Start

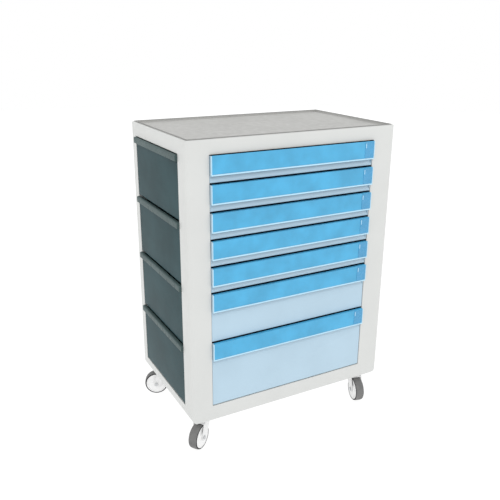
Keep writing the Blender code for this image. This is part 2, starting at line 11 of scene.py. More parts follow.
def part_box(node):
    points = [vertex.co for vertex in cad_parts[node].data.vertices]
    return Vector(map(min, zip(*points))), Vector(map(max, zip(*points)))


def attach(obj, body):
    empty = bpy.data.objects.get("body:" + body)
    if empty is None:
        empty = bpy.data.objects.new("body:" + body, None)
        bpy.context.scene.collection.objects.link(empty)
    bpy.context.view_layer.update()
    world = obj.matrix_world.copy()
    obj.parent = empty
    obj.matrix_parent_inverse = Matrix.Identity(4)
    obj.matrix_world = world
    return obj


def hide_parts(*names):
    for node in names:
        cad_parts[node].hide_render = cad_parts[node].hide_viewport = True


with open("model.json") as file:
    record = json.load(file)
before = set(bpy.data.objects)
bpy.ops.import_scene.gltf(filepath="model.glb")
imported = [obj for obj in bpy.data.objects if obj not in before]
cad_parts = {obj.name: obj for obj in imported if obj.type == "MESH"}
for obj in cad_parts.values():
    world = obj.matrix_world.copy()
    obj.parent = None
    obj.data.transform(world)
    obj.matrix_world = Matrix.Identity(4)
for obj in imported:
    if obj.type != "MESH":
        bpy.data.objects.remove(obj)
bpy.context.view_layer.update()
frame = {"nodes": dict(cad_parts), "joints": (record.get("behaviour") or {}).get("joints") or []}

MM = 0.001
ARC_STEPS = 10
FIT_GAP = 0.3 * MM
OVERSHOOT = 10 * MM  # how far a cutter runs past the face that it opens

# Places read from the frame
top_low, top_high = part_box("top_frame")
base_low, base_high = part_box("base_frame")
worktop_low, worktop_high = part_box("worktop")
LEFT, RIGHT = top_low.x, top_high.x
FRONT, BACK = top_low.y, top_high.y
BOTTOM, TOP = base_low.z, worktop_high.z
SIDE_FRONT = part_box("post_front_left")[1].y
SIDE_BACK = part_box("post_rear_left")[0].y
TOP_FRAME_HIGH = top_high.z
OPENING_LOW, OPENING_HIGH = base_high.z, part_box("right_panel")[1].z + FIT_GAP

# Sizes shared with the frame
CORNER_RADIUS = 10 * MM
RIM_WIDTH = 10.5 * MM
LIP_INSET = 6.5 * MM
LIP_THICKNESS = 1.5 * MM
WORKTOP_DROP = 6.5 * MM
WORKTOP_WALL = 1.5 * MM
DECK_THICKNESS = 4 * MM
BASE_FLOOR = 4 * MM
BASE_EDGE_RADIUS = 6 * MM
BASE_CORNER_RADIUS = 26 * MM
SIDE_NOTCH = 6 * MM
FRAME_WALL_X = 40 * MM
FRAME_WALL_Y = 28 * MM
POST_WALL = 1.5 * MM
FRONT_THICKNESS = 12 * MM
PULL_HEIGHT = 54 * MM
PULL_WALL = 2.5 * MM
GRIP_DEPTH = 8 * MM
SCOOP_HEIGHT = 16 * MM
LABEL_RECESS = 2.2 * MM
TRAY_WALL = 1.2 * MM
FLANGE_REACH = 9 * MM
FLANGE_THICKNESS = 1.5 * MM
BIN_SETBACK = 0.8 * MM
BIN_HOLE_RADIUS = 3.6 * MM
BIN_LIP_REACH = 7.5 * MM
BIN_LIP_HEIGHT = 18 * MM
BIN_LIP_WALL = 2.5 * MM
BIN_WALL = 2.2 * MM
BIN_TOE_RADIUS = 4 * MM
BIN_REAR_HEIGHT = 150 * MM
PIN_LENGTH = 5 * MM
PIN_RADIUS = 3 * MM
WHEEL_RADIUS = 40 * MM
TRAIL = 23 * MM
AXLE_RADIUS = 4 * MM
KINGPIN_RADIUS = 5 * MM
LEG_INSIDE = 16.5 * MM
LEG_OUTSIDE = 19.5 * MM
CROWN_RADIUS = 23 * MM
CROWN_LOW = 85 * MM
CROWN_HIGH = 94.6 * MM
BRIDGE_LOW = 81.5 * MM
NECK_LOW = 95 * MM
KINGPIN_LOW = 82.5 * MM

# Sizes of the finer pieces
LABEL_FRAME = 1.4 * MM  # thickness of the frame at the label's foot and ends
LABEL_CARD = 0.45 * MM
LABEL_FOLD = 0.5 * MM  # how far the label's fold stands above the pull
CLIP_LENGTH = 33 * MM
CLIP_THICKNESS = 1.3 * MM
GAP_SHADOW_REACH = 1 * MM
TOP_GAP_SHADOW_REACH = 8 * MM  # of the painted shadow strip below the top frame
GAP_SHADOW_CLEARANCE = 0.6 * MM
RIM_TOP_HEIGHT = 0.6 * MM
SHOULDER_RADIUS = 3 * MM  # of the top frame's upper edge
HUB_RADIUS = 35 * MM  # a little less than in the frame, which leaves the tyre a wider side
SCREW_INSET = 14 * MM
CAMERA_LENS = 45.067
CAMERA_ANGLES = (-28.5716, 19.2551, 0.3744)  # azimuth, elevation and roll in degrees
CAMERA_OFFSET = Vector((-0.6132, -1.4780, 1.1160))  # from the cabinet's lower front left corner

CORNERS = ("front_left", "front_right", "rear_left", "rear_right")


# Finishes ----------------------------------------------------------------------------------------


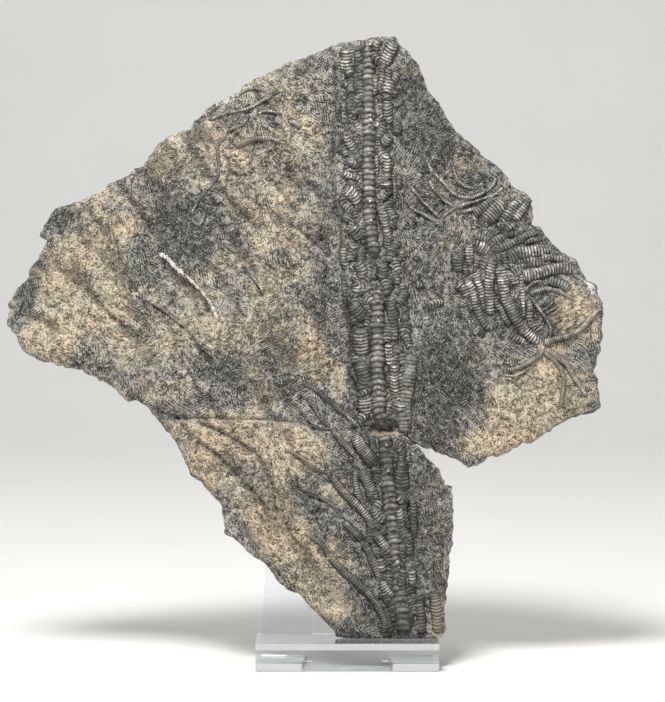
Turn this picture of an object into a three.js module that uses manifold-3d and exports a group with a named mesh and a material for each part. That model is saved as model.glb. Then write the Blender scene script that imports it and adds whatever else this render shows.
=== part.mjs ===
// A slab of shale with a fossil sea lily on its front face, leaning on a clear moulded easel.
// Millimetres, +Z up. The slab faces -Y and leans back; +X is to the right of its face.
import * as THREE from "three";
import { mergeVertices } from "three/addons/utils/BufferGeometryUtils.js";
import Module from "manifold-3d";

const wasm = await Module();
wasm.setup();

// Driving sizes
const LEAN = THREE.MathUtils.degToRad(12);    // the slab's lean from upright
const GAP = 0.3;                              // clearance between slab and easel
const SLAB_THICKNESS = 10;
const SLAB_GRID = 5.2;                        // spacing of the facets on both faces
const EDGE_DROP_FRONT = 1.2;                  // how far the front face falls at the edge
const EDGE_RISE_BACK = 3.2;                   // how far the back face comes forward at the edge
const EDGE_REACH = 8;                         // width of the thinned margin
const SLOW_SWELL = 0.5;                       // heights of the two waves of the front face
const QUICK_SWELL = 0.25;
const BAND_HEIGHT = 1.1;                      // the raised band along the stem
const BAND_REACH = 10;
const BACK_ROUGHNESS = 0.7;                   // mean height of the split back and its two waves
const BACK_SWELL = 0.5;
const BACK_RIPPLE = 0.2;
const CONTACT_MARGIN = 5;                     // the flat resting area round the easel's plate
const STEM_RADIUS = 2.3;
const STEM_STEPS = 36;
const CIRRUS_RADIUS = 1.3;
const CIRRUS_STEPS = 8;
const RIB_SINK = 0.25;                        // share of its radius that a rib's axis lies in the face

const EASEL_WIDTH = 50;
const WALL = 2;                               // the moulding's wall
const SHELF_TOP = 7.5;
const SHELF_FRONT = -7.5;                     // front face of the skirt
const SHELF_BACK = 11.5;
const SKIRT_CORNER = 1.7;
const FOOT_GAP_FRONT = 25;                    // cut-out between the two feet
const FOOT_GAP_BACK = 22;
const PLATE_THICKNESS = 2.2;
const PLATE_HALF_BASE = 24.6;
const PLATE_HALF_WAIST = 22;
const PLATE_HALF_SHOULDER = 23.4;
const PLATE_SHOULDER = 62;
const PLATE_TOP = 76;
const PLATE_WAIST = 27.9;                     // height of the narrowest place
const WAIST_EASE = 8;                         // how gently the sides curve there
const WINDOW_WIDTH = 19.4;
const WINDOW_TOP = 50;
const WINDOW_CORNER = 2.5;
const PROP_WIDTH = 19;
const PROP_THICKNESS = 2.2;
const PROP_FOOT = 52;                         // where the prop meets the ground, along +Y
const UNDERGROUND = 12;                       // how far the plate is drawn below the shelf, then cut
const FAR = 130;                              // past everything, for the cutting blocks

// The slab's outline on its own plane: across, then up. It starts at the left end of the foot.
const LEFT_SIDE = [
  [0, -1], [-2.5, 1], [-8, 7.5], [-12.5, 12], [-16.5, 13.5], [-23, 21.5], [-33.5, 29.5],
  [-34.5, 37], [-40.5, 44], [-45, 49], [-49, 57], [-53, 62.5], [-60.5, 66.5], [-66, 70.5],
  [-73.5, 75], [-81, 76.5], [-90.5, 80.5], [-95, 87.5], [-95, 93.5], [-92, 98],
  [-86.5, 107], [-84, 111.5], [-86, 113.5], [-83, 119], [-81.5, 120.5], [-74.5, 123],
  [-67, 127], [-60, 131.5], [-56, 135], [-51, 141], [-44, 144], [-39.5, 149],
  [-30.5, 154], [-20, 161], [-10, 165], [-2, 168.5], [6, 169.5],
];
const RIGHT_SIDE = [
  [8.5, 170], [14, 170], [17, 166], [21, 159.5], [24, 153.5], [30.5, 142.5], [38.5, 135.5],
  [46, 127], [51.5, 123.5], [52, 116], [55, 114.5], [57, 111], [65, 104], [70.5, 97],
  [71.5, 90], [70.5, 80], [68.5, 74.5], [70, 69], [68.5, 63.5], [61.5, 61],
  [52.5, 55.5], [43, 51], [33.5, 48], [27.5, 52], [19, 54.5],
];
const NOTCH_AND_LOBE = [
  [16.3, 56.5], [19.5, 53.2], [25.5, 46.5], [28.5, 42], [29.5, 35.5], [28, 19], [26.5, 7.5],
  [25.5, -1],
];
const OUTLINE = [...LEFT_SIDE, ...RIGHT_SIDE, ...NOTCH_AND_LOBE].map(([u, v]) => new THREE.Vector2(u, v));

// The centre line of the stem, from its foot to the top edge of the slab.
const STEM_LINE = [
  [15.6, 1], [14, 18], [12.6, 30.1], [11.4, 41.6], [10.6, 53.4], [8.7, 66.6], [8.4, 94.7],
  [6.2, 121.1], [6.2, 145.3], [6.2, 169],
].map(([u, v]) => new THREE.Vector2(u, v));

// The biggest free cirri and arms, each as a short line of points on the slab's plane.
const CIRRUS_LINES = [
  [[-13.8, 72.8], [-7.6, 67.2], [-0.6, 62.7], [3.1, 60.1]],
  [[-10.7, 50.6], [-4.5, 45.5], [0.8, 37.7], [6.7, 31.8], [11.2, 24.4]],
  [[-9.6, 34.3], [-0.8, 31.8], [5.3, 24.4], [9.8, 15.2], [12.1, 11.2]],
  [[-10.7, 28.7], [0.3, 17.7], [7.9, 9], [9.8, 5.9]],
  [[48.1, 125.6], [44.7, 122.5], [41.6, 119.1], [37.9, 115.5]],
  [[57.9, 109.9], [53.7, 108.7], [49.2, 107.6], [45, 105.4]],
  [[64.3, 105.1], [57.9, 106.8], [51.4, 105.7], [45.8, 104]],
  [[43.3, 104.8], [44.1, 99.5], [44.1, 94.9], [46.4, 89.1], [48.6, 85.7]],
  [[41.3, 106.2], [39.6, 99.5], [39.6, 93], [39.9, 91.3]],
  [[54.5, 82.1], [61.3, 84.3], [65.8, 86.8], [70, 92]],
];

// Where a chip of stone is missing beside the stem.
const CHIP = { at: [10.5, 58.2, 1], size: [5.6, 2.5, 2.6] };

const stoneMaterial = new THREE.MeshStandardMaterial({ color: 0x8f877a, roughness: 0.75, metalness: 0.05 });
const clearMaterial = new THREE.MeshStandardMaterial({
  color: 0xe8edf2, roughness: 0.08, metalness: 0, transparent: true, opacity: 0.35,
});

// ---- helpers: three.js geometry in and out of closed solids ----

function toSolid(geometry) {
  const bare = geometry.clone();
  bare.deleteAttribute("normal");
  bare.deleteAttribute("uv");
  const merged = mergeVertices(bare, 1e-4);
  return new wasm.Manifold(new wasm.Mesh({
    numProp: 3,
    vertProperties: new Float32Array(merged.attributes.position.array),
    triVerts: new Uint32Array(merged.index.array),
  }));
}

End

▶ Request
Gather from the records above every line containing the string "before".

▶ Reply
before = set(bpy.data.objects)
imported = [obj for obj in bpy.data.objects if obj not in before]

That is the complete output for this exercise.